→ **Objective**:
Please output the data below exactly as given, starting at its first line and stopping after the line that contains "# and without the varnish's shine.".

→ **Data block**:
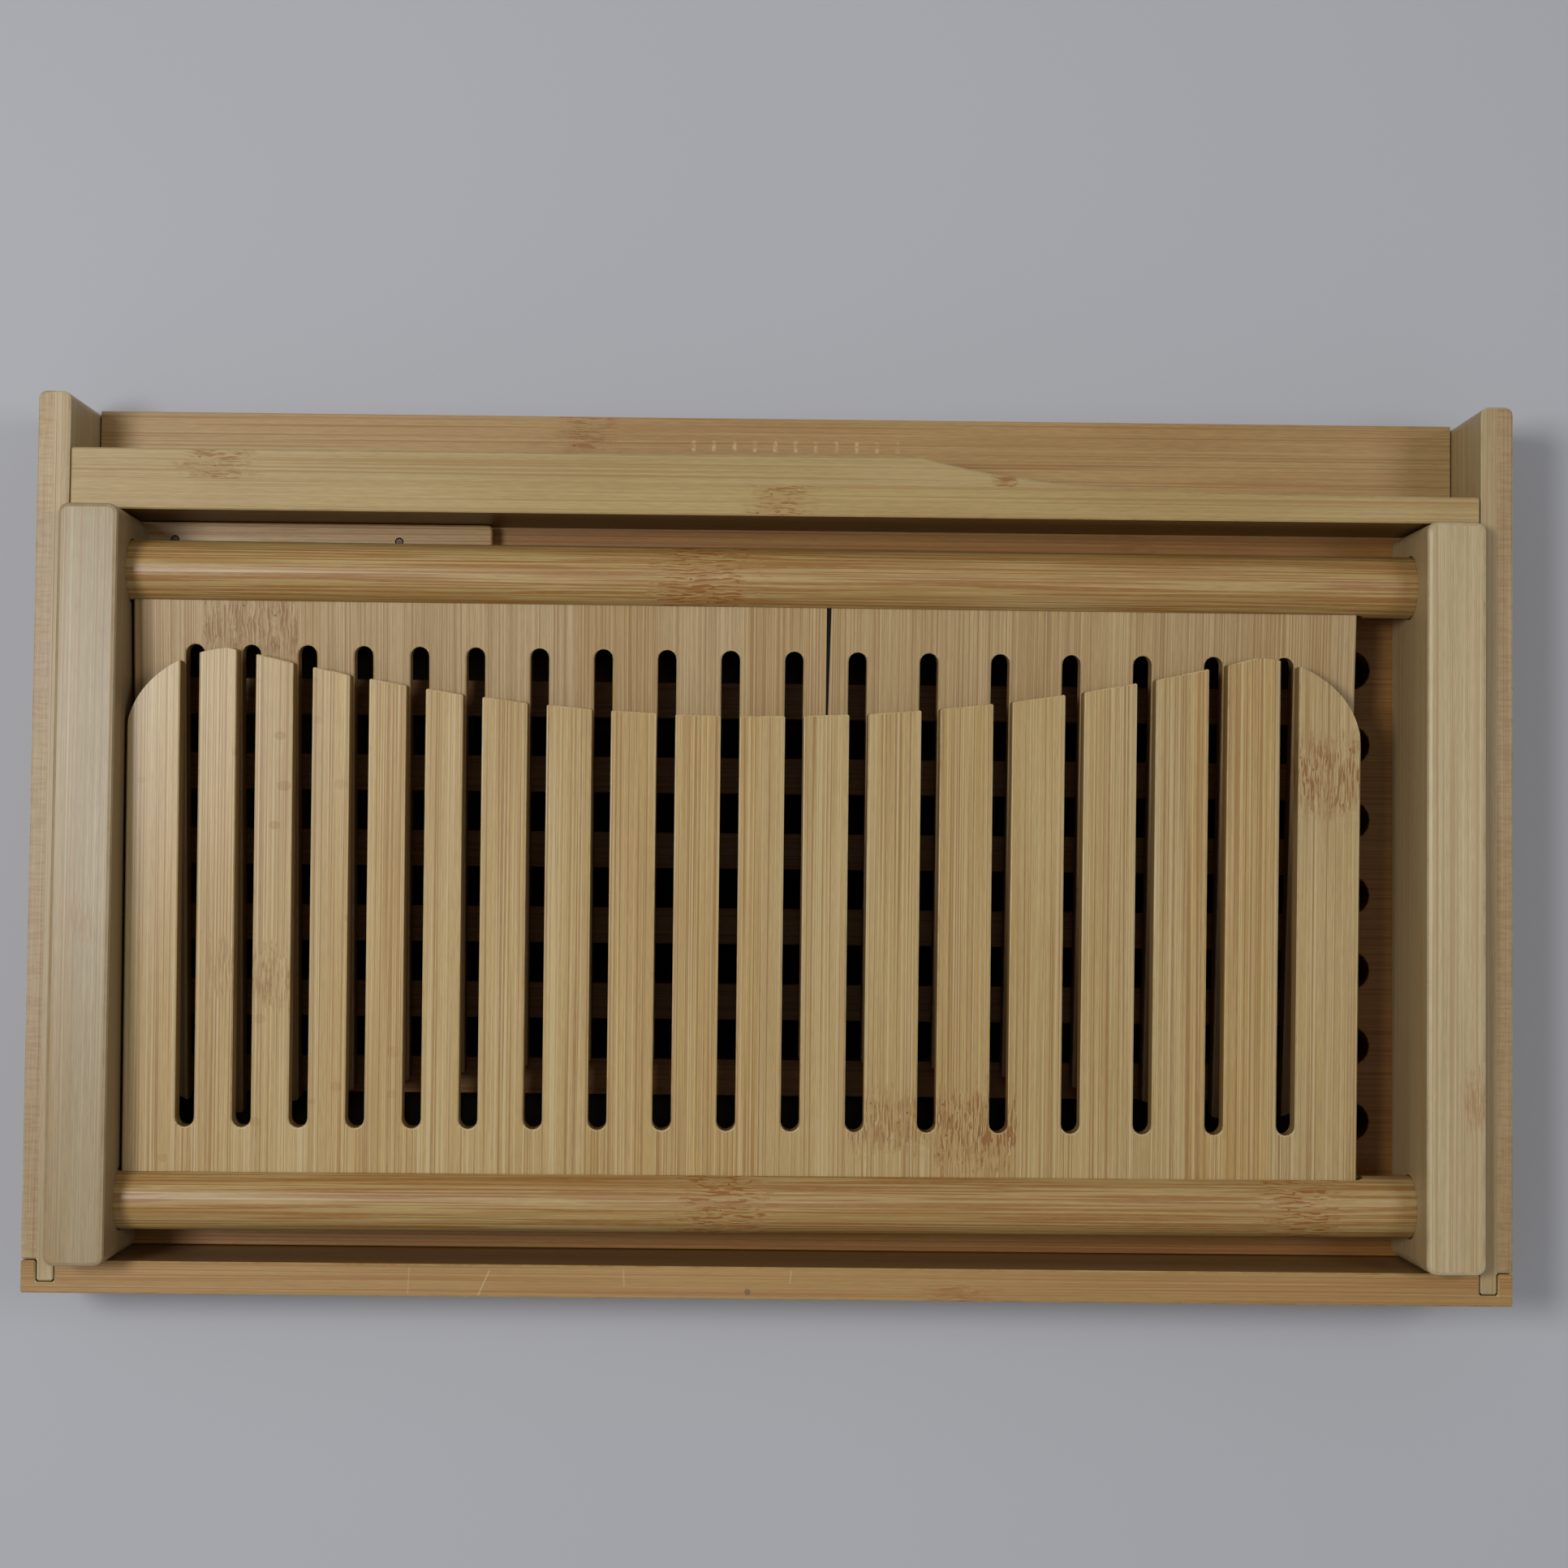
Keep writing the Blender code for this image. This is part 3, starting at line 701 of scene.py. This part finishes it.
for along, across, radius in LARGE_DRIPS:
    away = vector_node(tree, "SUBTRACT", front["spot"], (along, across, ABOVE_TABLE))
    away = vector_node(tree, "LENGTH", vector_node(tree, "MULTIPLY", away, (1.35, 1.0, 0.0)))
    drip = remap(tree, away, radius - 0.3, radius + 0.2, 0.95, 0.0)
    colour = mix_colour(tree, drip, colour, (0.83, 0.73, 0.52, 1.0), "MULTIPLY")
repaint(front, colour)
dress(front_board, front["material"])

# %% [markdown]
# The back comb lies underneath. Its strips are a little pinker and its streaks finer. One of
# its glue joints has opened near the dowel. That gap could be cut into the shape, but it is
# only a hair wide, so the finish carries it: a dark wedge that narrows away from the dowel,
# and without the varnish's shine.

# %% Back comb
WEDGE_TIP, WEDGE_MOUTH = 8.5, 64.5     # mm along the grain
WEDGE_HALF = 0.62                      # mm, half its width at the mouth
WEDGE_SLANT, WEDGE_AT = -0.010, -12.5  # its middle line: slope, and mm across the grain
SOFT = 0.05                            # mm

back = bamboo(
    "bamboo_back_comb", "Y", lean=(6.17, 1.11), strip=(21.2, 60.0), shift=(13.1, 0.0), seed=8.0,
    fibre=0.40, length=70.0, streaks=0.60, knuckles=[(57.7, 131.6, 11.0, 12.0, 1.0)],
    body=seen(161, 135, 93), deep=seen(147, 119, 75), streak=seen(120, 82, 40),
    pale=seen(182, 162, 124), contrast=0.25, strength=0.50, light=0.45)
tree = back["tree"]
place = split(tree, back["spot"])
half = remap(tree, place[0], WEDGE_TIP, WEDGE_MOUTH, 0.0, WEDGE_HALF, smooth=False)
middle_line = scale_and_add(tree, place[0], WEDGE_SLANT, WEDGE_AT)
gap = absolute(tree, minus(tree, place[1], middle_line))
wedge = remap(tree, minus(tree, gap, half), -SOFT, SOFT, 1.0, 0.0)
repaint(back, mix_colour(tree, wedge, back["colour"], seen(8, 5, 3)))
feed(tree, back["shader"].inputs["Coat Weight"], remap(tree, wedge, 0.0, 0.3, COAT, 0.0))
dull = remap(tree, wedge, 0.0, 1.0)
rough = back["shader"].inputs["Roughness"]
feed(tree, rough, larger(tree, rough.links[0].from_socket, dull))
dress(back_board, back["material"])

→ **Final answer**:
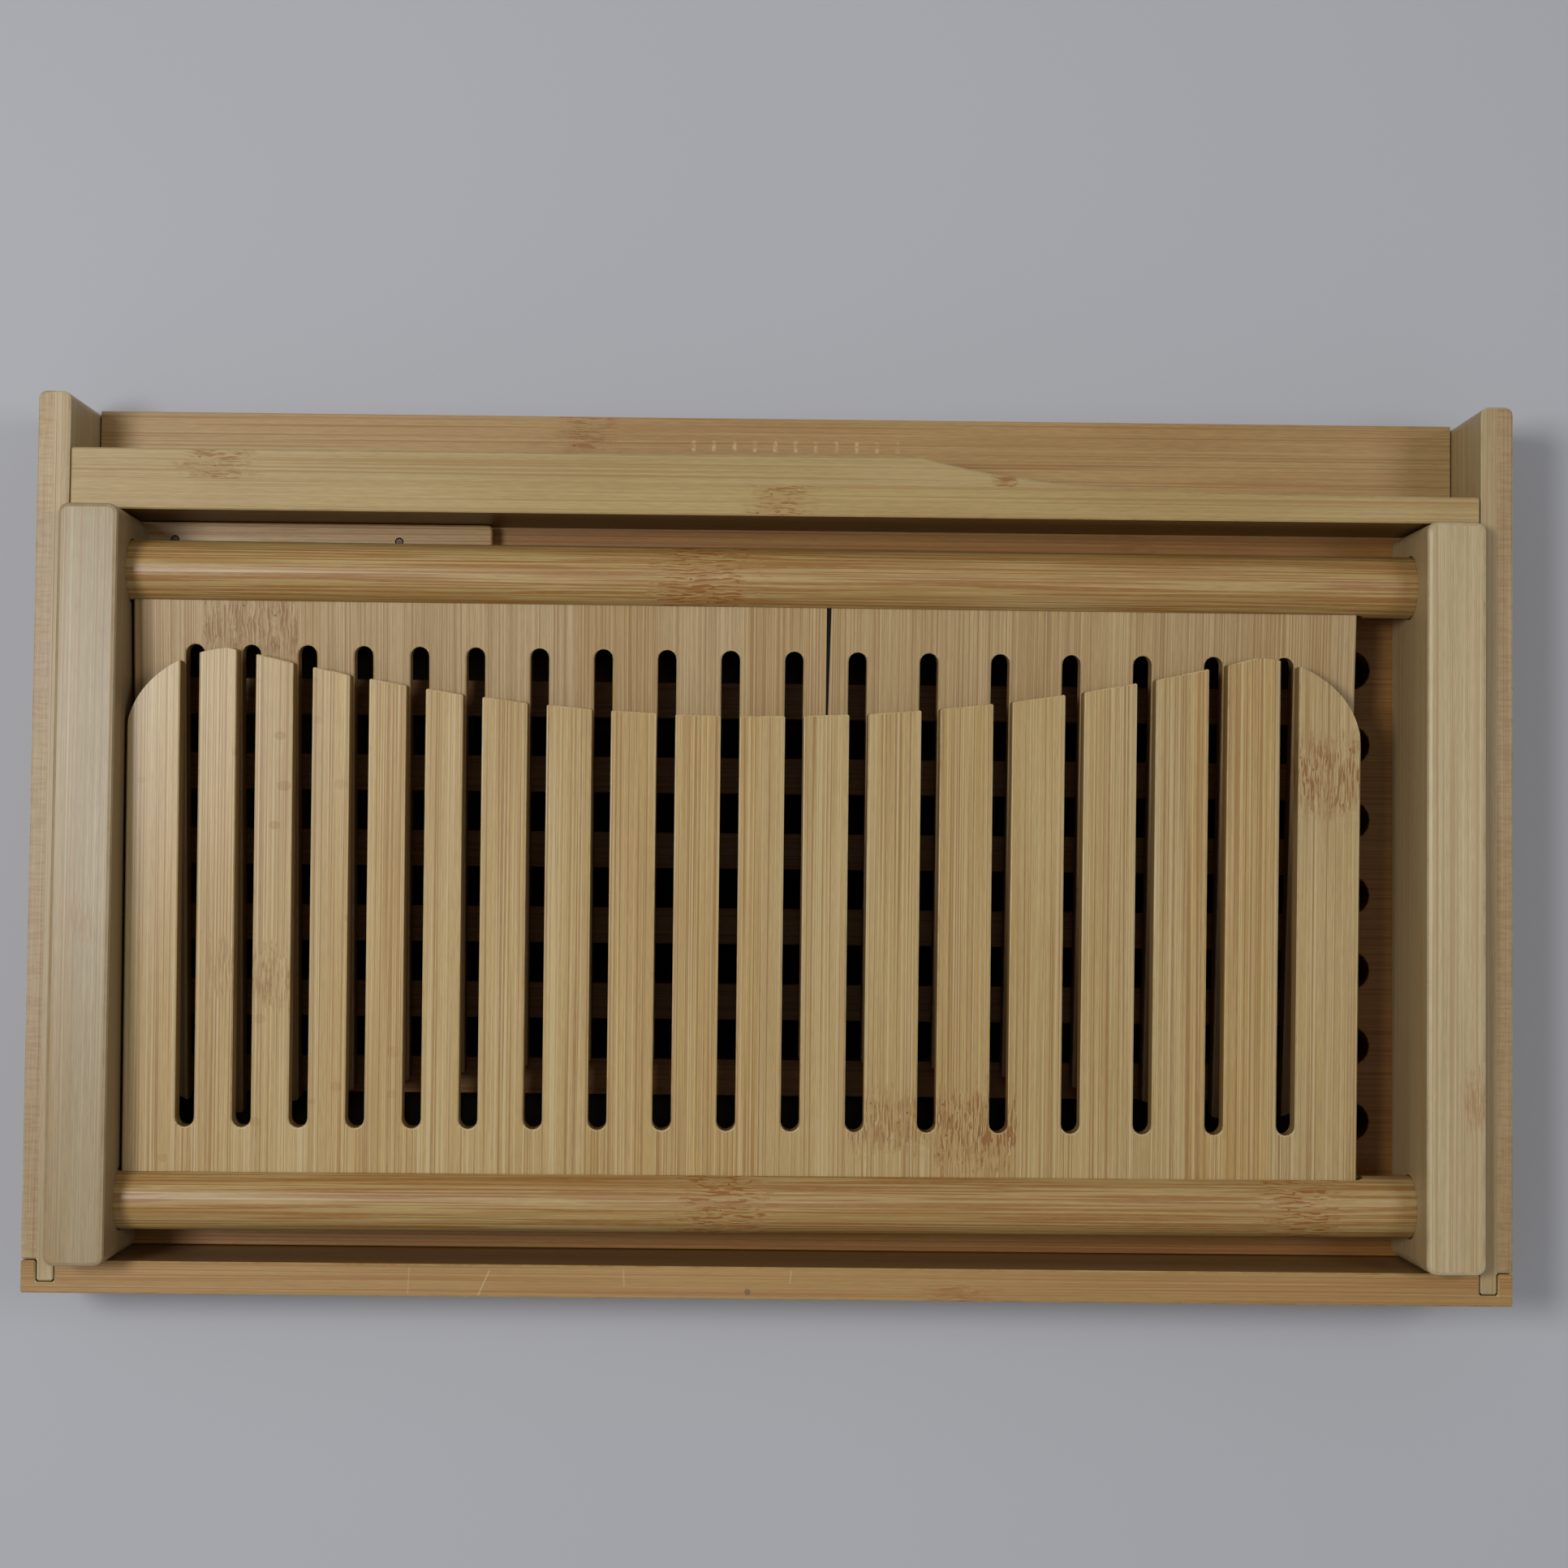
Keep writing the Blender code for this image. This is part 3, starting at line 701 of scene.py. This part finishes it.
for along, across, radius in LARGE_DRIPS:
    away = vector_node(tree, "SUBTRACT", front["spot"], (along, across, ABOVE_TABLE))
    away = vector_node(tree, "LENGTH", vector_node(tree, "MULTIPLY", away, (1.35, 1.0, 0.0)))
    drip = remap(tree, away, radius - 0.3, radius + 0.2, 0.95, 0.0)
    colour = mix_colour(tree, drip, colour, (0.83, 0.73, 0.52, 1.0), "MULTIPLY")
repaint(front, colour)
dress(front_board, front["material"])

# %% [markdown]
# The back comb lies underneath. Its strips are a little pinker and its streaks finer. One of
# its glue joints has opened near the dowel. That gap could be cut into the shape, but it is
# only a hair wide, so the finish carries it: a dark wedge that narrows away from the dowel,
# and without the varnish's shine.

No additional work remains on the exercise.